Un día, a mediados de los años 90, me pidió, muy serio, que le enseñara a hablar castellano.
-Ya hablás castellano, Jack.
-Pero quiero hablarlo perfecto, conjugar los verbos bien -me convenció.
Durante varias semanas, en aquel entonces como joven periodista, tuve el privilegio de aprender sobre el valor de la vida mucho más de lo que pude enseñarle a Jack, que a los setenta y pico necesitaba pocas lecciones de mi parte. Su pedido, entendí después, no era casual: había decidido dedicar lo que le quedaba de vida a contar su historia a las generaciones que no habían padecido la Shoá.

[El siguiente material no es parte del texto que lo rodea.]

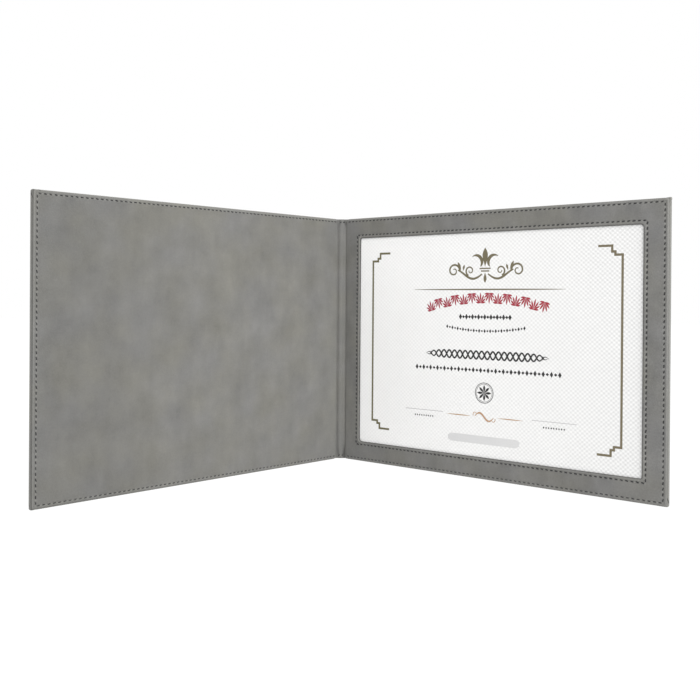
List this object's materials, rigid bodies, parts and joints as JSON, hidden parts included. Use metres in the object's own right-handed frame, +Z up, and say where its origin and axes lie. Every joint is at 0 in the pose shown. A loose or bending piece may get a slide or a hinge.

Después de haber formado una familia y viajar por decenas de países contando su terrible experiencia en escuelas, clubes y templos, Jack recordaba sin problemas la noche de Yom Kipur (el Día del Perdón) de 1944, que pasó en Dachau. "Alguien había logrado entrar al campo con un pequeño Majzor [libro de oraciones]. Lo sacó y, en voz baja, comenzó a recitarlo. El simple hecho de tener un libro de rezos allí podía costarte la vida. El llanto que nos invadió a todos estaba lleno de desesperación. Hoy, como entonces, sigo preguntándome por esa necesidad de continuar con el judaísmo después de lo que estábamos viviendo", escribió alguna vez.
Jack siguió haciéndose preguntas hasta que murió, el 27 de agosto pasado, a los 93 años. Recordaré para siempre el inconfundible aroma de sus tostadas, símbolo de su amor al prójimo, inexplicable e inextinguible.